Do any lines in the data below contain "scene"? If so, copy every one of them.

* _DATASET SECTION_
☆ ☆ ☆ ☆
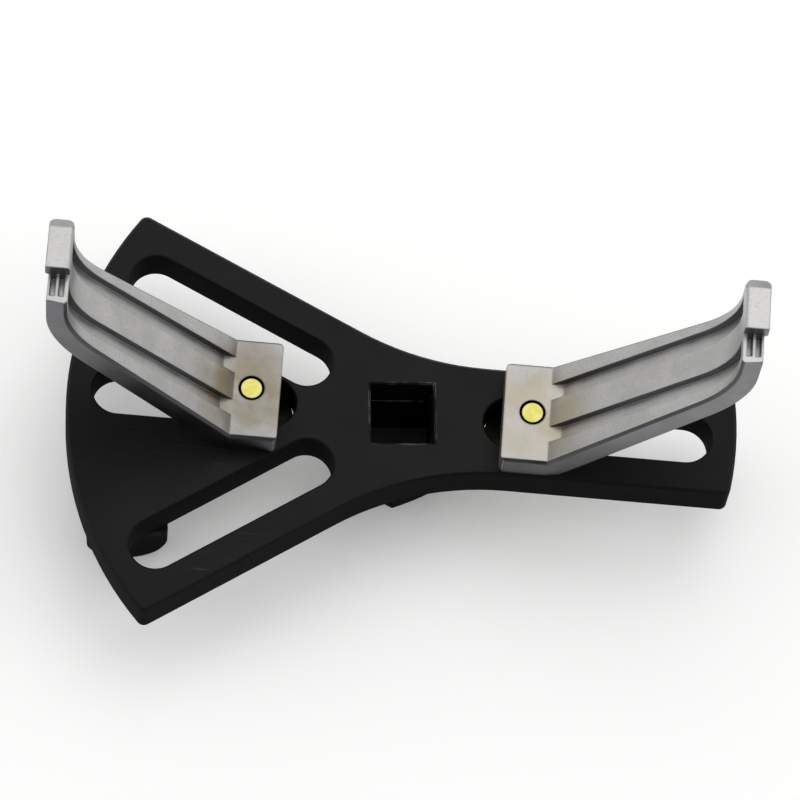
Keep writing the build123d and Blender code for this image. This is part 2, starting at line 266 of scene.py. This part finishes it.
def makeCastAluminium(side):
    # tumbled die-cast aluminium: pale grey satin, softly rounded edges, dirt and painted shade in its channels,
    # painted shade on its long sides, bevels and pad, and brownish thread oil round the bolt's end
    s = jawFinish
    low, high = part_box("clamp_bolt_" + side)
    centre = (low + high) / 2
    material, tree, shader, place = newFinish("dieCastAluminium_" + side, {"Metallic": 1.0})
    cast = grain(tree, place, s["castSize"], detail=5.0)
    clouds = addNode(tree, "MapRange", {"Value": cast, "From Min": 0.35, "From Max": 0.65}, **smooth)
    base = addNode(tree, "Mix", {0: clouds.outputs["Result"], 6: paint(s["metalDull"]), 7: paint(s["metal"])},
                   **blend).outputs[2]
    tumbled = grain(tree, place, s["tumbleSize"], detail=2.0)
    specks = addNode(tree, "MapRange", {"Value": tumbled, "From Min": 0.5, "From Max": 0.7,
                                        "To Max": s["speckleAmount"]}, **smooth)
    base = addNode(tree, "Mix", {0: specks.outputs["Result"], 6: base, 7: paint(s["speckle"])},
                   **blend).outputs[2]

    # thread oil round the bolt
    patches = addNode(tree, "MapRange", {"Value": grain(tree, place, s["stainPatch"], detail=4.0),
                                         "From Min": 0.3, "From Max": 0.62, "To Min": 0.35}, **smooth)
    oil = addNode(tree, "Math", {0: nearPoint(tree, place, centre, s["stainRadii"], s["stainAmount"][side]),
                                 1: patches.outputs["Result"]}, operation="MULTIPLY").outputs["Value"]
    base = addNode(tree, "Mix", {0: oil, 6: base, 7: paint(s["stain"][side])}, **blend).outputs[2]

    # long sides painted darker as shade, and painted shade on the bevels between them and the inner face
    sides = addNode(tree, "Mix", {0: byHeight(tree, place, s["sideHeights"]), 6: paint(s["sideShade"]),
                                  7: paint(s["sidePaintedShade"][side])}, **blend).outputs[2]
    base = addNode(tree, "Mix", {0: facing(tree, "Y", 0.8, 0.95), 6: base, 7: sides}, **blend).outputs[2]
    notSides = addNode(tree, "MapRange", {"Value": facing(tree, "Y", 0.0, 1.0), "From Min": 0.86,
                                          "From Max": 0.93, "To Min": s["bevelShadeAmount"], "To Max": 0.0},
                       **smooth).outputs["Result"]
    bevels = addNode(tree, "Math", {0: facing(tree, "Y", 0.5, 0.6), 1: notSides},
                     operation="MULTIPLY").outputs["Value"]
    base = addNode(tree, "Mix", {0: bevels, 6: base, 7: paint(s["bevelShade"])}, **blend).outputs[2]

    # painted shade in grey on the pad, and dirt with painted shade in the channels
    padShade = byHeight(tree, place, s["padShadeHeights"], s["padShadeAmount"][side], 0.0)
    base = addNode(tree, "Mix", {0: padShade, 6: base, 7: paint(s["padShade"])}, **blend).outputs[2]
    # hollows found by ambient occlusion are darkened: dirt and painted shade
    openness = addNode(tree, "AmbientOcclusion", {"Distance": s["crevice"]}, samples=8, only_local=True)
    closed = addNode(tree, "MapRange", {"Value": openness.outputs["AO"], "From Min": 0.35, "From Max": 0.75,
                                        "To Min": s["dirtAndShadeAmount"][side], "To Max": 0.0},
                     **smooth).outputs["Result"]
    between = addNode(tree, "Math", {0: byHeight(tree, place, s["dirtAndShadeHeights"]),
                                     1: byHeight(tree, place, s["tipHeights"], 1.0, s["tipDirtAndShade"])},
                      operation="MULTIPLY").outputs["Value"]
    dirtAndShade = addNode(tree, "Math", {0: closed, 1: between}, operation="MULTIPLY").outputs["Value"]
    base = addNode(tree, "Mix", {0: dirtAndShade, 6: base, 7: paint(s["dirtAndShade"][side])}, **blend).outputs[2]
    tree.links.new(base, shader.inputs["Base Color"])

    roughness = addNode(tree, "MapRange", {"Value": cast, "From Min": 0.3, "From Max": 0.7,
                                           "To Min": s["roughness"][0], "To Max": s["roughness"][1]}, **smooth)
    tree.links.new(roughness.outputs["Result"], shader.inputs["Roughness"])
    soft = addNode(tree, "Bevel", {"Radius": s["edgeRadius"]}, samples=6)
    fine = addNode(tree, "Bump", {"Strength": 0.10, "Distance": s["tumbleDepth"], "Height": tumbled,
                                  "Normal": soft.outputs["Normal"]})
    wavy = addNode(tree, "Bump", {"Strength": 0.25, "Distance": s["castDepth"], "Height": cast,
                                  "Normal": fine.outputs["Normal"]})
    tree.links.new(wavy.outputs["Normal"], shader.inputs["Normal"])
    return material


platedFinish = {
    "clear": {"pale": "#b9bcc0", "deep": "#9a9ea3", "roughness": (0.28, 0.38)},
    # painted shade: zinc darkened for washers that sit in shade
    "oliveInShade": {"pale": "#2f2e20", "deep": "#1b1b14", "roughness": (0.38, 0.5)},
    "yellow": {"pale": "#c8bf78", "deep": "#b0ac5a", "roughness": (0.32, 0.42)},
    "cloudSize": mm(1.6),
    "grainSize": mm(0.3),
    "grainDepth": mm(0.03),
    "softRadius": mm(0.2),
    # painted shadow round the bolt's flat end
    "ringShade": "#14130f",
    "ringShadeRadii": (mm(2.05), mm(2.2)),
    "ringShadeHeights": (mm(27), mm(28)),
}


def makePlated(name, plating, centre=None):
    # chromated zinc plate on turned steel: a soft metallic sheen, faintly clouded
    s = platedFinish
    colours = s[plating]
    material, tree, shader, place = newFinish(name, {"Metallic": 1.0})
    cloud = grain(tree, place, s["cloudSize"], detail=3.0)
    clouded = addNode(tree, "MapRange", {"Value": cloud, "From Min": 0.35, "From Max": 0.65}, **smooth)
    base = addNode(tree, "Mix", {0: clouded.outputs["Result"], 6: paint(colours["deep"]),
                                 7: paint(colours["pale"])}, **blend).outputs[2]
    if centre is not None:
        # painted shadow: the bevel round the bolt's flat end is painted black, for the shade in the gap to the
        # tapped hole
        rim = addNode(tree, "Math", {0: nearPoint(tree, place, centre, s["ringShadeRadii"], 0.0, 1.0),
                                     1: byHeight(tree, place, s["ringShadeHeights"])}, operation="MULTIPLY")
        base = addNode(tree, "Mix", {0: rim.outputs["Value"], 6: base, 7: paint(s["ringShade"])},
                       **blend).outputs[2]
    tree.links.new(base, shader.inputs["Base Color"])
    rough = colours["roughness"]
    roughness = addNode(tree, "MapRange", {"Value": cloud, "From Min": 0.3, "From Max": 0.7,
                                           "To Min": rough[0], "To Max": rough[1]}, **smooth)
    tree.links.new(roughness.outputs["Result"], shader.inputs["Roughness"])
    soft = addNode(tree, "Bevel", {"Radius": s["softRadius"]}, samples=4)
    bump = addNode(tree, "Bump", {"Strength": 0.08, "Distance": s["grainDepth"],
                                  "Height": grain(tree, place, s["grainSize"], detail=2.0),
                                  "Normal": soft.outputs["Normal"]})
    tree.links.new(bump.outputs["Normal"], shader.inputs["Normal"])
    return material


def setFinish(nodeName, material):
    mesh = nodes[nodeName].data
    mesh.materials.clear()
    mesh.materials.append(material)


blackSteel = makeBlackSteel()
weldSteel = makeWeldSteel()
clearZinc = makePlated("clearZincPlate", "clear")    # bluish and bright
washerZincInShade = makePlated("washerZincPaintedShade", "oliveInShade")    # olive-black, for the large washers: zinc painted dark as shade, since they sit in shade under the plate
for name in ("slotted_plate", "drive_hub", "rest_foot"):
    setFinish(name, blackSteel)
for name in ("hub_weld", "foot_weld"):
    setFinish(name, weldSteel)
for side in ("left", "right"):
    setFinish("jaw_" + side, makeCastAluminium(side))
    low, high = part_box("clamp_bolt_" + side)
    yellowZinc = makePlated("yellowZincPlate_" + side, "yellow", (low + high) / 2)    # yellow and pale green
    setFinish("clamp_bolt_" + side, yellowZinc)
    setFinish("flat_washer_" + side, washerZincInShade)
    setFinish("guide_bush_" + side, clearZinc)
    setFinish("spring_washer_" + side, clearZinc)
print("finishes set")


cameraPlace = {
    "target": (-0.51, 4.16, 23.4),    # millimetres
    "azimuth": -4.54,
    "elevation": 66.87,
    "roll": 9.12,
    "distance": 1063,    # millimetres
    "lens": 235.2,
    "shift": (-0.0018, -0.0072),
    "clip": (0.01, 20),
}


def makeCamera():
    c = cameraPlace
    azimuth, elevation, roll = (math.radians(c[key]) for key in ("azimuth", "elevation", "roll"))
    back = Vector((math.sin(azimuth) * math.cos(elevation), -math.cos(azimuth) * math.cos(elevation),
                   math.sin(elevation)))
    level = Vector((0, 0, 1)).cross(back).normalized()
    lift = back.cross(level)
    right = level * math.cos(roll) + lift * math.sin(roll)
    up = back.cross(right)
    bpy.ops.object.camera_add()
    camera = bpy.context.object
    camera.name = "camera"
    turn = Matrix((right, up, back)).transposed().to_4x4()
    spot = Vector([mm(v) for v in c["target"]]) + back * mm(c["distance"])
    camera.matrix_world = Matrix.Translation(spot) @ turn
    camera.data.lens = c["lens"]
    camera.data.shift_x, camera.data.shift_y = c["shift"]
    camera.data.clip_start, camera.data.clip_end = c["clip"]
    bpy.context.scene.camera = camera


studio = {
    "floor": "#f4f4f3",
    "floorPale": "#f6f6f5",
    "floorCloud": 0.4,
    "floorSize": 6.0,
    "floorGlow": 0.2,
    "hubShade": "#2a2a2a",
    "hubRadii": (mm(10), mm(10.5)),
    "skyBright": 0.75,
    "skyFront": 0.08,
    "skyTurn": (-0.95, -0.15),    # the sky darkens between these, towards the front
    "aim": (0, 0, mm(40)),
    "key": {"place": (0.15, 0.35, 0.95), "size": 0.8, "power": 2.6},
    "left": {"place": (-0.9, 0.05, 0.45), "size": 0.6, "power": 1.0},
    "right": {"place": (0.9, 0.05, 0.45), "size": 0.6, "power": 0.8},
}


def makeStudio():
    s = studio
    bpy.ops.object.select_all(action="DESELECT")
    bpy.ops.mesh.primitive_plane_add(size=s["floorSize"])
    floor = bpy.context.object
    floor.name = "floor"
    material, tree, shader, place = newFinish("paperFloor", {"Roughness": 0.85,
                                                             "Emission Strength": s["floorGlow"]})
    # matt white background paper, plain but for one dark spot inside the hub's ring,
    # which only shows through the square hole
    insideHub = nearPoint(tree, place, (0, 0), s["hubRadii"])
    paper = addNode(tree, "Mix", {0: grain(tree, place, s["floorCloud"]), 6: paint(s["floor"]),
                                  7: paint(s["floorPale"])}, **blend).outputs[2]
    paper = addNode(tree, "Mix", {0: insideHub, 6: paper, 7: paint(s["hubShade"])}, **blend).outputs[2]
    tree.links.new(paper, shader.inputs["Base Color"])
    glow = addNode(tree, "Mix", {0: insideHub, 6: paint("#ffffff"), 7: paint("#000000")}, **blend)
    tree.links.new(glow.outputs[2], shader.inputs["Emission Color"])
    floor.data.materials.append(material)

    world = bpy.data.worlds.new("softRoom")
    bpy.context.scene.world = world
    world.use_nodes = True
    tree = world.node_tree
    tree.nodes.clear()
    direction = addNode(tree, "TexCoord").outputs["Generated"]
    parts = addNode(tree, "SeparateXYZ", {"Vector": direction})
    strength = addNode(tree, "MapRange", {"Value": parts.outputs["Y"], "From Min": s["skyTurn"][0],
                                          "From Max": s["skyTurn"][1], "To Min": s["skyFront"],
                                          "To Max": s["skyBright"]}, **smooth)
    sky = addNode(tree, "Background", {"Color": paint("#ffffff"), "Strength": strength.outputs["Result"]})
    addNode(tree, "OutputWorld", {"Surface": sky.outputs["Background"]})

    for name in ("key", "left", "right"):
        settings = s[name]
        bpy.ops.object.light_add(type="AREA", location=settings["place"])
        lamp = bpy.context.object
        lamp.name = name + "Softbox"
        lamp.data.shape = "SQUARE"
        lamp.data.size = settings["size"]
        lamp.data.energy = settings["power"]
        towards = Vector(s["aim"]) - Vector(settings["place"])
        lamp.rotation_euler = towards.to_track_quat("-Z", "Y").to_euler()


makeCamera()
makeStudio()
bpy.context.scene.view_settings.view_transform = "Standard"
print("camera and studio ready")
☆ ☆ ☆ ☆
* _OUTPUT FOR THIS TASK_
Keep writing the build123d and Blender code for this image. This is part 2, starting at line 266 of scene.py. This part finishes it.
    bpy.context.scene.camera = camera
    bpy.context.scene.world = world
bpy.context.scene.view_settings.view_transform = "Standard"